The length of the bike and my hand positioning was also assessed. I left the shop feeling confident that the bike was correctly set up to give me the best performance and comfort. I will report back!
A couple of lightbulb moments
During the bike fit Gary and I chatted. He showed me why buying a race aggressive bike is not always the best thing to do. So many times I have heard people (mainly guys) say that they expected to go faster on a lower profile, aerodynamic bike yet they did not.
Gary says that for many people an aggressive, low profile position can adversely affect the power output for riders, especially if they are not very flexible and have weak core and back muscles. Essentially, people will waste energy and strength keeping their stomachs and backs supported instead of putting all their power into their legs. It makes sense and it’s not something I had thought about before.

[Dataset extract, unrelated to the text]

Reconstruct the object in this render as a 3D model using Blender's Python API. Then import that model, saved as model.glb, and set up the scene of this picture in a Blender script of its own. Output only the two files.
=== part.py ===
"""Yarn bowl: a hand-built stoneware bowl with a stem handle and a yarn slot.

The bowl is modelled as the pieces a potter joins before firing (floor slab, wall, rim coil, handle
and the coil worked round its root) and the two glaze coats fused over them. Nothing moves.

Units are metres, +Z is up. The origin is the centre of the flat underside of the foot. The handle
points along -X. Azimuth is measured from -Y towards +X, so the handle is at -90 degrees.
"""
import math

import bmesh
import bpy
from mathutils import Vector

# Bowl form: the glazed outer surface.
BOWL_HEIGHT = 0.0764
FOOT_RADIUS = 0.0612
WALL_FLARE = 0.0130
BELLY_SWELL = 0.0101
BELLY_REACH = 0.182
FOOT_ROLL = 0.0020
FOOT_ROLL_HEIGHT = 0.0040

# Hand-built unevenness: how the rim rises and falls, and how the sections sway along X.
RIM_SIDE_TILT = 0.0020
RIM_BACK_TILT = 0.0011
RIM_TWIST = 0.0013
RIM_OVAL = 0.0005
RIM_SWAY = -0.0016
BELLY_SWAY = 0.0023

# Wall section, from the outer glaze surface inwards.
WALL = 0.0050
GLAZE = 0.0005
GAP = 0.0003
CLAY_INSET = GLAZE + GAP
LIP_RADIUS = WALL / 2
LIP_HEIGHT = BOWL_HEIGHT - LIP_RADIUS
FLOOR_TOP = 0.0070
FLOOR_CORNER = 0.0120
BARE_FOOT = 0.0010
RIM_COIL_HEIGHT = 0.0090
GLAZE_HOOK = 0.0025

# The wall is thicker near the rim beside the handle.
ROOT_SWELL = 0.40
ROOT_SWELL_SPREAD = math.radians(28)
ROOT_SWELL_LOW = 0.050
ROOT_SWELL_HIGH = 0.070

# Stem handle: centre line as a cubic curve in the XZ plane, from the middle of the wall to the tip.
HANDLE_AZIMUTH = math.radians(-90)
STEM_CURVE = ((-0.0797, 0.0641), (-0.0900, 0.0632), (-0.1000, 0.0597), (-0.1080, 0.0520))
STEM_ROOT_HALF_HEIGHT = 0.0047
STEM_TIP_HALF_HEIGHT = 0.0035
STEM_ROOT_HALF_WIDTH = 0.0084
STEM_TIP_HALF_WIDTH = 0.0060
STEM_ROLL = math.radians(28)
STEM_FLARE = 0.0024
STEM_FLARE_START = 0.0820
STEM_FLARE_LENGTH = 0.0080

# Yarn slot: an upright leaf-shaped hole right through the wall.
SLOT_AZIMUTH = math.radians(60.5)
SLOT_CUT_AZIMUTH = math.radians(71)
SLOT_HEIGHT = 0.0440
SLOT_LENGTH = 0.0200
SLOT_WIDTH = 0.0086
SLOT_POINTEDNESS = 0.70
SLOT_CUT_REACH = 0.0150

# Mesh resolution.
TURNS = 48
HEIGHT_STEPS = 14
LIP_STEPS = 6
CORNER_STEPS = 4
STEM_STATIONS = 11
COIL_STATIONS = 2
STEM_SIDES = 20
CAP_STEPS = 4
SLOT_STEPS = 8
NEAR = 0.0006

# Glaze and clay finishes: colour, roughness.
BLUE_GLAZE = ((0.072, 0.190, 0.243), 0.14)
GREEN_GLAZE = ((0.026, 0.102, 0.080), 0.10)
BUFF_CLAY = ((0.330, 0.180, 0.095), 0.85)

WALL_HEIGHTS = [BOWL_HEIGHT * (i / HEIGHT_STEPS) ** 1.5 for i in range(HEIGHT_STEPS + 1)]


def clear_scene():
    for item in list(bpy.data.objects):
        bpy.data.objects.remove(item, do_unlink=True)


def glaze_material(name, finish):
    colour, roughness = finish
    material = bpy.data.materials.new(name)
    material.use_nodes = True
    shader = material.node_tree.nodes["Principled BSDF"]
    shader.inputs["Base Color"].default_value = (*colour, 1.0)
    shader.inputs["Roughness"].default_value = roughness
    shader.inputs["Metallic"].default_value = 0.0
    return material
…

Gary also noticed something about my bike position. He told me that I automatically adopt a rounded back and shoulders position. Instead, he suggested I straighten my lower back and bend more from the hips rather than slouch over the bike.
By doing this I noticed that my back remained straighter and my shoulder more open. This might help to prevent the usual pain and cramps I get in shoulders after more than 25 miles on the bike. I hope, too, that the shorter top tube of the women’s bike will be beneficial.
Inadvertently, I also leaned something about disc brakes. I removed the front wheel to get the new bike into my van. When doing this I must have nudged the brake lever and when I tried to reassemble the bike at home, the brakes made an annoying scraping sound.
Apparently, if you pull the brake level while the wheel is off it can squeeze together the brake pads and they do not spring back too easily. Thanks to Nick, my friend and local mobile bike mechanic, for sorting this out whenI thought I’d broken the bike before I’d even ridden it.
Anyway, I now have “another new bike” (as my daughter said while rolling her eyes). I need to find somewhere to store all the bikes and I will be reporting back on how it performs.